Lord Adam—I agree. This is an application for discharge in a sequestration which took place six years ago, and it is made under the section (146) of the Bankruptcy Act 1856 which authorises the bankrupt to apply to the Court from time to time for his discharge. It is not disputed that the bankrupt has complied with all the statutory requirements, and therefore if there were nothing in the way he would at once have obtained his discharge. But he is a parish minister, and as such entitled to a stipend, and the trustee says that he must assign a portion of that stipend as a condition of being discharged. It was argued for him that that condition was one which we have no power to impose, and that there were certain conditions in respect of which a discharge might be refused, and this was not one of these. That does not prove more than that this condition has not hitherto been the subject of discussion, and I have no doubt that we have power to impose it. In the case of a spes successionis which has not vested in the debtor, and therefore has not fallen under the sequestration, the only way in which the creditors can reach a valuable fund is by withholding a discharge until the debtor consents to assign it. If that condition is competent, why should it not be competent to say to a parish minister that he shall not obtain his discharge except on the condition of assigning so much of his stipend as may be unnecessary for the maintainance of his position. The question therefore conies to be, what amount shall we ask this gentleman to pay? A parish minister is in this respect in the same position as other persons in receipt of salaries for duties performed, and we are not to place him in a position in which he cannot fairly and decently discharge the duties of his position. His creditors are entitled to everything superfluous, but we must keep in view that he must be left in a position to discharge his duties.

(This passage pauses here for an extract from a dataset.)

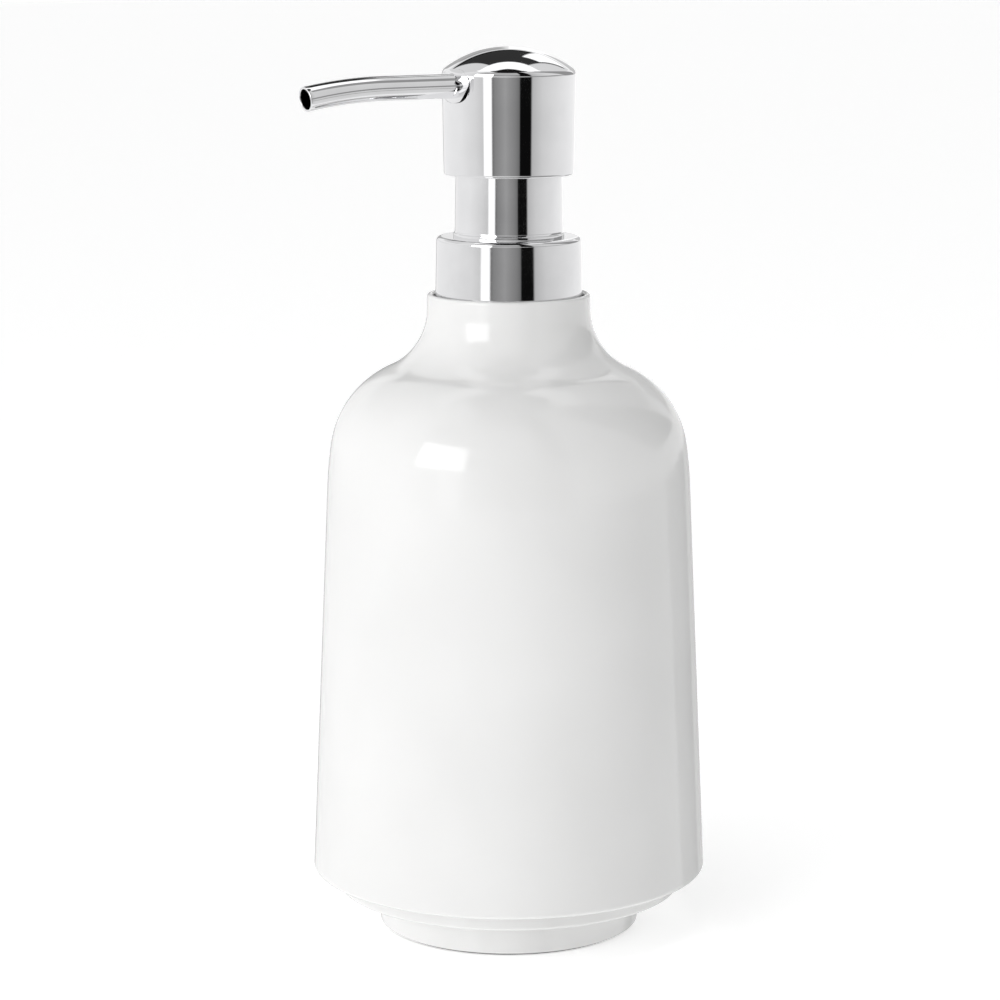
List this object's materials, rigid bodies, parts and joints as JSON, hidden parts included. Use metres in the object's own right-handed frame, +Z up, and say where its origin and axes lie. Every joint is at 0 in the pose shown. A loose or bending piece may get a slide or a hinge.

That is very much a question of discretion in each particular case, and taking the figures of the present case I think that the sum asked by the creditors is too large, and agree with your Lordship that £80 would be the proper amount.

Lord M'Laren—It has not been argued that the stipend of a parish minister is adjudgeable, and I should think that proposition would be very difficult to maintain, because the stipend is given as subsistence money for the performance of public duties, and we should not allow the creditors to attach the stipend by diligence, leaving the duties of the office unperformed. The creditors can only take benefit from the stipend by keeping up the sequestration and drawing the surplus income, or by making it a condition of the bankrupt obtaining a discharge that he should assign a certain portion of his income to them. I should have thought that it would be for the advantage of the debtor and of the creditors that the debtor should voluntarily offer to give up as much as he could spare, with the assistance of his friends, for a limited number of years, after which the sequestration would

Page: 446

come to an end. But this view does not seem to have found favour with the parties, and although we have an unqualified discretion in the matter of terms and conditions, we should not exercise it by making such an arrangement, because if it is left to the Court to say how much of his stipend a minister ought to assign to his creditors, the stipend must be treated like any other heritable annuity which is subject to an annual burden, and the question for decision is, what part of the annuity the debtor may retain in order that his duties may be properly performed. At the same time we are to consider not only the present but also the future performance of those duties, and that in the case of a man of seventy it may become necessary to have an assistant, who would be required to be paid for his services. I am not sure whether that element was present to the mind of the Lord Ordinary, but looking to the future as well as the present, I agree with your Lordship that £120 is too large a proportion of this gentlemen's stipend to be taken by his creditors.

Lord Kinnear was absent.

The Court pronounced this interlocutor—

“Recal the said interlocutor [of 21st December 1896]: Find the petitioner entitled to his discharge under the sequestration on condition that he assigns to his creditors the sum of £80 per annum out of his stipend as minister of the united parishes of Evie and Rendall during his incumbency as minister thereof until the whole debts due by him under the sequestration are paid, and on said assignation being granted, Grant commission to J. R. Cosens, Esq., Sheriff-Substitute at Kirkwall, to take the declaration of the bankrupt, and to report to the Lord Ordinary: Find neither party entitled to the expenses of the reclaiming-note,” &c.

Counsel:

Counsel for the Reclaimer— Crole. Agent— W. B. Rainnie, S.S.C.

Counsel for the Respondent — Cullen. Agent— James Gibson, S.S.C.